Here’s to a year of sitting still. My new year’s resolution is to plagiarise every disgraced politician and washed-up sports star by vowing to “spend more time with my family.” They’ve been warned.

2016 was my year of departure lounges. I don’t even think they call them departure lounges anymore. The phrase comes from a time when departing by air was a thrill, a rare privilege. But them glory days have gone the way of complimentary moist towels. I can only assume the towels got the boot around the time the word “moist” was no longer considered acceptable in boring society. Another sad loss.

And so all year I departed. I lounged. I got the hell out of town. I was on a mission of sorts. Over the last decade I’ve hardly left home, except for regular trips home to New Zealand to check that petrol was still $8:76 a litre. I’d stuck to my little corner of the world. Head down, bottom-dwelling. Yes, you could say I got into journalism. But it meant it was also time to get out. My conditions were simple. I would go to places that no one else would. Whether there was a piece of Australia no one else could be bothered going to, I’d be there.

So it was I crawled up unknown mountains in north-western Tasmania, lugging both a heavy tent and a light-headed feeling of foolishness as my water ran out. I lived long enough to report with much excitement to Big Issue readers the continued existence of Bernie’s Menai Hotel. A stately edifice on a hill, timeless, vaguely creepy, not threatened at all by the ghastly prospect of progress, the Menai was the kind of place big cities had bulldozed years ago. Like many hotels, the Menai had been the site of conception, and this particular one was quite immaculate. A haunting song, Bernie, penned by Midnight Oil as they sat up in the early 1980s in the closest thing Bernie had to a penthouse suite. It was the very song I played in the car as I drove into town, not knowing I would end up sleeping under the same grand roof, and looking over the same heap of woodchips on the docks.

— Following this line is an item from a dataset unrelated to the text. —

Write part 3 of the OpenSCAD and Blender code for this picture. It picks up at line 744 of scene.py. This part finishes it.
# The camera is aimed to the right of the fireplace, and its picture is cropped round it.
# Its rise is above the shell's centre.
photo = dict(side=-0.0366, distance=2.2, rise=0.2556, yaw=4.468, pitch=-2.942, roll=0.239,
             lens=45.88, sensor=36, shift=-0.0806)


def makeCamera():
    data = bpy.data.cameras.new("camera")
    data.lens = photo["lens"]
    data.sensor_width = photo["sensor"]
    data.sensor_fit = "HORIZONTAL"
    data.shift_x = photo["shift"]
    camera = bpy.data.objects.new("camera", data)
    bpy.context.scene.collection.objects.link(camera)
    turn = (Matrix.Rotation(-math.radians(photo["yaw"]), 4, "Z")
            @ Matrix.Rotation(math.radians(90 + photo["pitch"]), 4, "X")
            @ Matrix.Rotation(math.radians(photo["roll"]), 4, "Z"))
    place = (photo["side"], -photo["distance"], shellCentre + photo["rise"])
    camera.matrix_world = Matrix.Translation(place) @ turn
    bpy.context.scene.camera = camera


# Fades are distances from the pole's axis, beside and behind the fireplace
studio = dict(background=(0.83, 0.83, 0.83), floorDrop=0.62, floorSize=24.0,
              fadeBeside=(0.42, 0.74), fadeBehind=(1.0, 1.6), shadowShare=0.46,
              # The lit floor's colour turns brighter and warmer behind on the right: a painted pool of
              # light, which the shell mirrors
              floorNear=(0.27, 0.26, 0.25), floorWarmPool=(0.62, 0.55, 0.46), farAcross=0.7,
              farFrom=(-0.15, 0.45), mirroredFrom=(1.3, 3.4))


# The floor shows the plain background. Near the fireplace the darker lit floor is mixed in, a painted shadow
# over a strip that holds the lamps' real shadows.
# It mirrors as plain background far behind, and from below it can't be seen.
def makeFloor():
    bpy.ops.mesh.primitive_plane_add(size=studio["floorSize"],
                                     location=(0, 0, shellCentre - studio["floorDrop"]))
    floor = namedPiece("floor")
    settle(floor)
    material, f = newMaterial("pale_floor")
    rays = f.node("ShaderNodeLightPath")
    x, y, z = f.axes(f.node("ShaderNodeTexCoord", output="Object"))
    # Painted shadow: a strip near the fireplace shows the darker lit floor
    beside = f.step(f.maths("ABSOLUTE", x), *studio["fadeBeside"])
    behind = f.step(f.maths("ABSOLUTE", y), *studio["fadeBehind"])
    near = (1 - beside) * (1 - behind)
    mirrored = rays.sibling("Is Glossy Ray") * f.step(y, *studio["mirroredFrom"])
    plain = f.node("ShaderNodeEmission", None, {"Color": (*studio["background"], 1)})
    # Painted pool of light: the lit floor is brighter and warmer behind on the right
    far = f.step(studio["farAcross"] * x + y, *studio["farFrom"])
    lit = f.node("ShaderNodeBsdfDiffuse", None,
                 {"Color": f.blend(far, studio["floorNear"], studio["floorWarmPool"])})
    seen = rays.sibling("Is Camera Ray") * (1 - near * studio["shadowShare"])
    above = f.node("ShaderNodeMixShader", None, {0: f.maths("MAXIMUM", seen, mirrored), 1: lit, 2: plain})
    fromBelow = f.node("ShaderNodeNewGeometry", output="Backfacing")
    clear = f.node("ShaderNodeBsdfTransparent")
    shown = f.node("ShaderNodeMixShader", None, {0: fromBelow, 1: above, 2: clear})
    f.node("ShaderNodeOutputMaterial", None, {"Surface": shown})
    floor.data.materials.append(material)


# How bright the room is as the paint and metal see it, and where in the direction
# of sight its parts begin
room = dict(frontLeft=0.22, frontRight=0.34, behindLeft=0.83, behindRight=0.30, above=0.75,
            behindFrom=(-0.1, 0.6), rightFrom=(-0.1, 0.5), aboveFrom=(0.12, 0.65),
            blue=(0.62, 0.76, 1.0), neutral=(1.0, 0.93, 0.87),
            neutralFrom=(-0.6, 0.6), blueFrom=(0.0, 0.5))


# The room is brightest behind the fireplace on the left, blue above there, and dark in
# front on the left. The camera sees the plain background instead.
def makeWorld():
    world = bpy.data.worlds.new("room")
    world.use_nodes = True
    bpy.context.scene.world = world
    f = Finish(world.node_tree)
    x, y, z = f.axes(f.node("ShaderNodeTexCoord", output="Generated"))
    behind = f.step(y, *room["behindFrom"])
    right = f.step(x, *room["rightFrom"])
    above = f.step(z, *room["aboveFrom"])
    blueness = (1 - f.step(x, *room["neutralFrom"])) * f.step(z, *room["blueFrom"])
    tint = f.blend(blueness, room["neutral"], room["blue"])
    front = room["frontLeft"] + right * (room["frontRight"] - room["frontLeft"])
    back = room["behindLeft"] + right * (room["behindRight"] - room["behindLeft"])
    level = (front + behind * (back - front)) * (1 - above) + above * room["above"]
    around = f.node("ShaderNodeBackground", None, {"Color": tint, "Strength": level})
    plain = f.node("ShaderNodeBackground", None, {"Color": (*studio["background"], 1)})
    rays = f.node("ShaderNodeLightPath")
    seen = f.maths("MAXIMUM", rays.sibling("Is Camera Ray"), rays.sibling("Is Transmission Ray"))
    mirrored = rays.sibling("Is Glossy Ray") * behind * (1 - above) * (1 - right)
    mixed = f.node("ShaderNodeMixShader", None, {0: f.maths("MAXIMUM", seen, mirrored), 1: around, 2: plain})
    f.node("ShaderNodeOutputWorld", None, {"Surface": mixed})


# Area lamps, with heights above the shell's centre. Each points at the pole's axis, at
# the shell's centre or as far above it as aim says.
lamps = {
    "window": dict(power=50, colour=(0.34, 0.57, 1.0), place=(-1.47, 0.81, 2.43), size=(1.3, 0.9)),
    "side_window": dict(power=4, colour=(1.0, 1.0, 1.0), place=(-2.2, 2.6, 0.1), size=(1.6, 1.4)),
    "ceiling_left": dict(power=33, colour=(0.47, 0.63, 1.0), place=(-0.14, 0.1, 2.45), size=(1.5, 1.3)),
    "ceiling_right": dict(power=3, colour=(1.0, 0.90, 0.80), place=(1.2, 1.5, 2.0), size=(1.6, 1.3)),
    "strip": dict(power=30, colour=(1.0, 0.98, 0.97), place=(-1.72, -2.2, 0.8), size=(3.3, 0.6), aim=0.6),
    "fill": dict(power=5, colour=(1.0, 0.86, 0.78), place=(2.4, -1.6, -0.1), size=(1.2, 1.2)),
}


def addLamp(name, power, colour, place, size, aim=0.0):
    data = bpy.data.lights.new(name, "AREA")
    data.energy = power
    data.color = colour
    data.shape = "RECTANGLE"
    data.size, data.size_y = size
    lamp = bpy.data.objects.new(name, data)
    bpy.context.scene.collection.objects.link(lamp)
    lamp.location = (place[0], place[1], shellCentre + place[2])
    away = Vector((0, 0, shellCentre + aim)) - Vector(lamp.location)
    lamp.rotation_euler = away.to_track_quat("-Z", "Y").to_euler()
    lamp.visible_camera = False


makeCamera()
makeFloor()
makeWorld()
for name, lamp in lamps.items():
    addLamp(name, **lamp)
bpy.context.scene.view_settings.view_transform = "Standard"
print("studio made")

In Spring I checked in to Kangaroo Island, shunning all offers of luxury to walk the walk; in this case a 61 kilometre coastal trail, with Antarctica the nearest landmass over your right shoulder. A pair of scarlet robins accompanied me most of the way, and monstrous waves puffed themselves up and exploded on black rocks.

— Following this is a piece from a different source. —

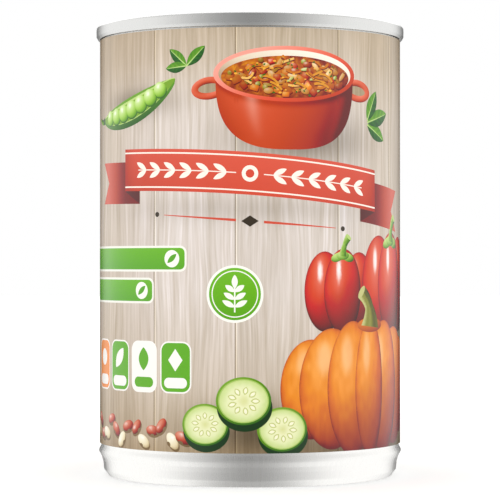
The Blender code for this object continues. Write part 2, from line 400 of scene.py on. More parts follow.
def tab_section():
    """The closed section from the hole to the outer edge: two round curls joined by a thin web.

    For each point it gives the lean and the rise in curl radii, and the share of the way between the curls.
    """
    meet = math.asin(TAB_WEB / TAB_CURL)
    curl = np.linspace(meet - math.pi, math.pi - meet, 18)
    web = np.linspace(0.0, 1.0, 16)[1:-1]
    across, face = math.cos(meet) * (2.0 * web - 1.0), np.full_like(web, math.sin(meet))
    lean = [np.cos(curl), across, -np.cos(curl), -across]
    rise = [np.sin(curl), face, -np.sin(curl), -face]
    share = [np.ones_like(curl), 1.0 - web, np.zeros_like(curl), web]
    return np.concatenate(lean), np.concatenate(rise), np.concatenate(share)


def carved(piece, cutter):
    """The piece less the cutter, as a mesh with nothing left to evaluate."""
    cut = piece.modifiers.new("slot", "BOOLEAN")
    cut.operation = "DIFFERENCE"
    cut.solver = "EXACT"
    cut.object = cutter
    bpy.context.view_layer.update()
    mesh = bpy.data.meshes.new_from_object(piece.evaluated_get(bpy.context.evaluated_depsgraph_get()))
    piece.modifiers.clear()
    piece.data = mesh
    bpy.data.objects.remove(cutter)
    mesh.shade_smooth()
    mesh.set_sharp_from_angle(angle=SHARP_ANGLE)
    return piece


def tongue_slot(material):
    """The upright cutter of the C-shaped slot round the rivet, open towards the tab's nose."""
    angle = np.linspace(-0.5 * math.pi - SLOT_SWEEP, -0.5 * math.pi + SLOT_SWEEP, 48)
    outline = band_outline(polar(SLOT_RADIUS, angle) + (0.0, RIVET_Y), SLOT_HALF_WIDTH)
    count = len(outline)
    low, high = TAB_Z - 3.0 * TAB_CURL, TAB_Z + 3.0 * TAB_CURL
    points = np.concatenate([np.column_stack([outline, np.full(count, z)]) for z in (low, high)])
    sides = [(k, k + count, (k + 1) % count + count, (k + 1) % count) for k in range(count)]
    caps = [tuple(range(count)), tuple(range(2 * count - 1, count - 1, -1))]
    return mesh_piece("tongue_slot", points, sides + caps, material)


def ring_pull(material):
    """The section carried round the tab from the hole to the outer edge, with the rivet's tongue cut free.

    A low ridge stands on the web: a bell curve across the edge of an oval round the rivet.
    """
    angle = TURN * np.arange(TAB_STEPS) / TAB_STEPS
    hole, edge = tab_loop(angle)
    width = np.linalg.norm(edge - hole, axis=1)
    curl = np.minimum(TAB_CURL, 0.25 * width)[:, None]
    lean, rise, share = tab_section()
    reach = (curl * (1.0 + lean) + share * (width[:, None] - 2.0 * curl)) / width[:, None]
    x, y = (hole[:, None] + (edge - hole)[:, None] * reach[:, :, None]).transpose(2, 0, 1)
    z = TAB_Z + curl * rise
    web = (np.abs(rise) < 0.5) & (share > 0.0) & (share < 1.0)
    ridge = np.hypot(x / RIDGE_HALF[0], (y - RIVET_Y + TAB_MIDDLE_Y + RIDGE_BACK) / RIDGE_HALF[1])
    z += np.where(web, RIDGE_HEIGHT * bell(ridge - 1.0, 0.1), 0.0)
    points = np.stack([x, y + TAB_MIDDLE_Y, z], 2).reshape(-1, 3)
    rows, columns = x.shape
    row, column = np.mgrid[0:rows, 0:columns]
    here, on, beside = row * columns, (row + 1) % rows * columns, (column + 1) % columns
    quads = np.stack([here + column, on + column, on + beside, here + beside], 2)
    tab = mesh_piece("ring_pull", points, quads.reshape(-1, 4).tolist(), material)
    return carved(tab, tongue_slot(material))


def rivet_profile():
    """A flattened round head with a shallow dimple, on a shank that goes down into the panel."""
    head = TAB_Z + TAB_WEB
    corners = [
        (0.0, PANEL_Z - 0.3, 0.0),
        (1.7, PANEL_Z - 0.3, 0.0),
        (1.7, head, 0.0),
        (2.75, head, 0.1),
        (2.75, head + 0.75, 0.45),
        (1.5, head + 0.75, 0.4),
        (1.1, head + 0.45, 0.4),
        (0.0, head + 0.45, 0.0),
    ]
    return rounded_path(corners, 0.2)


def build_metal():
    """The body's lines run round it, in UV millimetres. The end's and the tab's run one way, in metres."""
    drawn = metal_material("drawn_tinplate", "f0efec", 0.27, (1.4, 40.0, 1.0), "UV", 0.03)
    rolled = metal_material("rolled_tinplate", "dadad8", 0.27, (0.012, 0.0003, 0.01), "Object", 0.07)
    steel = metal_material("pressed_tab_steel", "d6d6d3", 0.24, (0.0003, 0.012, 0.01), "Object", 0.12)
    settle(turned("drawn_body", body_profile(), drawn, 320), "tinplate", "can_body")
    settle(turned("seamed_end", end_profile(), rolled, 320, panel_relief), "tinplate", "top_end")
    settle(turned("end_rivet", rivet_profile(), rolled, 64, None, RIVET_Y), "tinplate", "top_end")
    settle(ring_pull(steel), "tab_steel", "pull_tab")


# The label's print. A shape is a closed outline on the sheet, a paint that is a hex colour or a function of
# u and v, the spacing of the lattice inside it, and how much of the boards' grain shows in it.
Shape = namedtuple("Shape", "outline paint spacing wood", defaults=(FINE, 0.0))


def polar(reach, angle):
    """Points that far from the origin, at angles in radians."""
    return np.stack([reach * np.cos(angle), reach * np.sin(angle)], -1)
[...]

Things got desperate in November. I went to Canberra. I interviewed a property developer for two hours, but things improved by afternoon. I penned a column about a walk through the history of the world, led by head curator of the National Museum of Australia, Michael Pickering. 100 objects told the story of time and place, but Pickering also told the story of how he likes to dress up in medieval clothes and re-enact battle scenes down the park on the weekend. I liked the guy. I even liked Canberra.

As well as going to places no one else wanted to go, I sometimes went to places I didn’t want to go to. Like Cairns. But it was a great chance to spend time with a genuine Queensland publican, who genuinely didn’t like me very much. Not to worry, someone else paid for my barramundi, and again I got the hell out alive. So long and thanks for all the fish etc…

Last year seems as far away as those strange, far-flung places. I think I’ll sit awhile and nest, at least for the rest of Summer. Or until the next chance comes up to visit some new, ignored corner of the country. I’ve long suspected the travel bug may be incurable. And new year’s resolutions were meant to be broken, weren’t they?